The Balanced Engineer • Issue #33

Learning from aging, valuing what truly matters and building a personal brand.

The Balanced Engineer Newsletter

Week of August 18, 2025 • Issue # 33

⚖️ Work-Life Integration

Sustainable practices for long-term success

The Best Years of Your Life by Hidden Brain (Podcast Link)

Summary: This podcast isn't very software engineering focused, but it felt very being-a-human-focused. It features an interview with psychologist Laura Carstensen, who studies aging and what we can learn from folks at older ages. In particular, it describes how our emotions change as we age, often for the better!
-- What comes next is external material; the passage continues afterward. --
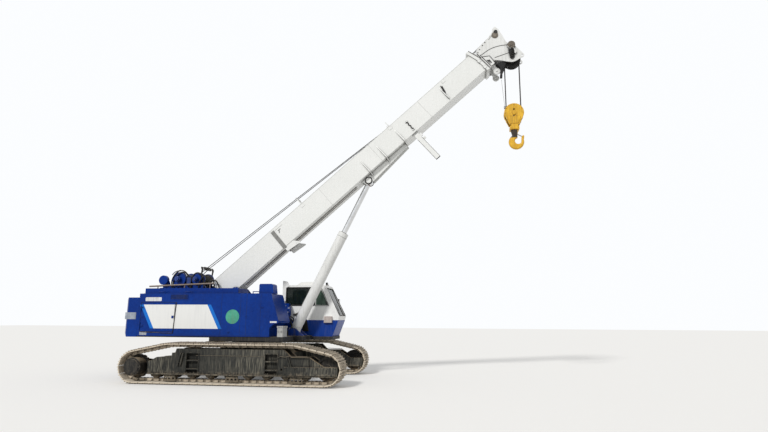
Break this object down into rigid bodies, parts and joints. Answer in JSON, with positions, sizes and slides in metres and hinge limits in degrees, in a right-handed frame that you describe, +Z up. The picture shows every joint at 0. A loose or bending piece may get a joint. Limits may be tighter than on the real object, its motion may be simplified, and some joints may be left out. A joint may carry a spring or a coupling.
{
  "type": "crawler crane",
  "caption": "Crawler crane on two tracks with a slewing deck, a cab beside a raised telescopic box boom, a lift cylinder, winches and a hanging hook block.",
  "frame": {"origin": "on the ground under the middle of the parked machine's bounding box", "axes": "+X the way the boom points, +Y to the machine's left, +Z up"},
  "size_m": [11.4755, 4.24, 10.5531],
  "materials": {
    "frame_steel": "weathered black paint with dried mud",
    "track_steel": "worn steel under tan dust",
    "drive_steel": "dark paint with grease and dirt",
    "deck_paint": "black satin paint, dusty",
    "blue_paint": "royal blue gloss paint, scratched",
    "grey_paint": "light grey paint",
    "engine_iron": "grey paint, oily",
    "rail_steel": "grey-brown worn paint",
    "cab_paint": "white above, blue below, semi-gloss",
    "window_glass": "clear glass with dust",
    "seat_fabric": "dark woven cover",
    "console_plastic": "dark grey plastic",
    "winch_paint": "blue paint, greasy",
    "white_paint": "white semi-gloss paint, grime streaks",
    "sheave_iron": "black, greased groove",
    "rod_chrome": "polished",
    "yellow_paint": "yellow paint, chipped",
    "rope_steel": "greased wire rope"
  },
  "bodies": {
    "undercarriage": {"carbody": "frame_steel", "slew_ring": "frame_steel", "track_frame_left": "frame_steel", "track_frame_right": "frame_steel", "track_left": "track_steel", "track_right": "track_steel", "final_drive_left": "drive_steel", "final_drive_right": "drive_steel", "idler_left": "drive_steel", "idler_right": "drive_steel", "rollers_left": "drive_steel", "rollers_right": "drive_steel"},
    "upper": {"deck": "deck_paint", "boom_carrier": "blue_paint", "counterweight": "blue_paint", "hood": "blue_paint", "battery_box": "grey_paint", "engine": "engine_iron", "air_intake": "blue_paint", "hood_rail": "rail_steel", "hydraulic_tank": "blue_paint", "fuel_tank": "blue_paint", "cab_shell": "cab_paint", "cab_glass": "window_glass", "seat": "seat_fabric", "console": "console_plastic"},
    "hood_door": {"hood_door": "blue_paint"},
    "cab_door": {"cab_door": "cab_paint", "door_glass": "window_glass"},
    "main_winch": {"main_winch": "winch_paint"},
    "aux_winch": {"aux_winch": "winch_paint"},
    "boom_base": {"boom_base": "white_paint", "stow_arm": "white_paint"},
    "boom_second": {"boom_second": "white_paint"},
    "boom_third": {"boom_third": "white_paint"},
    "boom_tip": {"boom_tip": "white_paint", "boom_head": "white_paint"},
    "head_sheaves": {"head_sheaves": "sheave_iron"},
    "nose_sheave": {"nose_sheave": "sheave_iron"},
    "lift_rod": {"lift_rod": "rod_chrome"},
    "lift_barrel": {"lift_barrel": "white_paint"},
    "hook_block": {"hook_block": "yellow_paint", "hoist_falls": "rope_steel"},
    "block_sheaves": {"block_sheaves": "sheave_iron"},
    "hook": {"hook": "yellow_paint"}
  },
  "joints": [
    {"name": "swing", "type": "hinge", "parent": "undercarriage", "child": "upper", "pos_m": [-2.32, 0, 1.095], "axis": [0, 0, 1], "continuous": true},
    {"name": "boom_luff", "type": "hinge", "parent": "upper", "child": "boom_base", "pos_m": [-2.92592, 0, 2.51317], "axis": [0, -1, 0], "range_deg": [-41.2, 36.8]},
    {"name": "second_slide", "type": "slide", "parent": "boom_base", "child": "boom_second", "axis": [0.7524, 0, 0.6587], "range_m": [0, 6.4]},
    {"name": "third_slide", "type": "slide", "parent": "boom_second", "child": "boom_third", "axis": [0.7524, 0, 0.6587], "range_m": [0, 6.4]},
    {"name": "tip_slide", "type": "slide", "parent": "boom_third", "child": "boom_tip", "axis": [0.7524, 0, 0.6587], "range_m": [0, 6.4]},
    {"name": "head_sheave_spin", "type": "hinge", "parent": "boom_tip", "child": "head_sheaves", "pos_m": [5.39868, 0, 9.5217], "axis": [0, 1, 0], "continuous": true},
    {"name": "nose_sheave_spin", "type": "hinge", "parent": "boom_tip", "child": "nose_sheave", "pos_m": [4.93093, 0, 10.37482], "axis": [0, 1, 0], "continuous": true},
    {"name": "block_hang", "type": "hinge", "parent": "boom_tip", "child": "hook_block", "pos_m": [5.39868, 0, 9.5217], "axis": [0, -1, 0], "range_deg": [-36.8, 41.2]},
    {"name": "block_sheave_spin", "type": "hinge", "parent": "hook_block", "child": "block_sheaves", "pos_m": [5.39868, 0, 7.78], "axis": [0, 1, 0], "continuous": true},
    {"name": "hook_swivel", "type": "hinge", "parent": "hook_block", "child": "hook", "pos_m": [5.39868, 0, 7.275], "axis": [0, 0, 1], "continuous": true},
    {"name": "rod_pivot", "type": "hinge", "parent": "boom_base", "child": "lift_rod", "pos_m": [1.01987, 0, 5.81992], "axis": [0, -1, 0], "range_deg": [-3, 3]},
    {"name": "barrel_slide", "type": "slide", "parent": "lift_rod", "child": "lift_barrel", "axis": [-0.4408, 0, -0.8976], "range_m": [-1.45, 1.3]},
    {"name": "main_winch_spin", "type": "hinge", "parent": "upper", "child": "main_winch", "pos_m": [-4.705, 0, 2.855], "axis": [0, 1, 0], "continuous": true},
    {"name": "aux_winch_spin", "type": "hinge", "parent": "upper", "child": "aux_winch", "pos_m": [-4.145, 0, 2.855], "axis": [0, 1, 0], "continuous": true},
    {"name": "hood_door_hinge", "type": "hinge", "parent": "upper", "child": "hood_door", "pos_m": [-5.25, -1.415, 1.735], "axis": [0, 0, -1], "range_deg": [0, 110]},
    {"name": "cab_door_hinge", "type": "hinge", "parent": "upper", "child": "cab_door", "pos_m": [-1.56, 1.415, 1.9], "axis": [0, 0, 1], "range_deg": [0, 100]}
  ],
  "couplings": [
    {"joint": "third_slide", "follows": "second_slide", "ratio": 1},
    {"joint": "tip_slide", "follows": "second_slide", "ratio": 1},
    {"joint": "block_hang", "follows": "boom_luff", "ratio": -1},
    {"joint": "rod_pivot", "follows": "boom_luff", "ratio": 0.07},
    {"joint": "barrel_slide", "follows": "boom_luff", "m_per_rad": 1.95}
  ]
}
Why this resonates: I had a few key takeaways from listening to this:

  • Lots of relationships are built out of circumstance, or folks looking for the same thing at the same time. People are more likely to make a lot of friends at the beginning of college, when they're most open to meeting new folks, than at the end. This makes me think of the number of people that I hear say they love their job "because of the people". I think that applies to pretty much everywhere I've worked. It's better because of the people at it, more so than the work or the mission or the benefits.
  • Throughout our lives we move from being future-focused to being present-focused. That's why it's much more difficult to "live life in the moment" at younger ages. This seems like a worthwhile thing to learn earlier rather than later.
  • Average lifespans have increased a lot in the past century. It's unlikely that folks are going to be able to work for 40 years to pay for 30 years of not working (i.e., retirement). Perhaps in the future retirement may look different (working fewer hours per week instead of 40).

The final thing I learned, listening to this episode convinced me to take a bit of time to re-focus myself. I'm taking a bit of a break from the grind to think more critically about what is most important to me. That's also why I'm only sharing one thing this week.

Tags: Work-life balance


🎯 Try This

One small thing to practice this week

Think about whether what you're doing right now is the most important thing for you to be working on.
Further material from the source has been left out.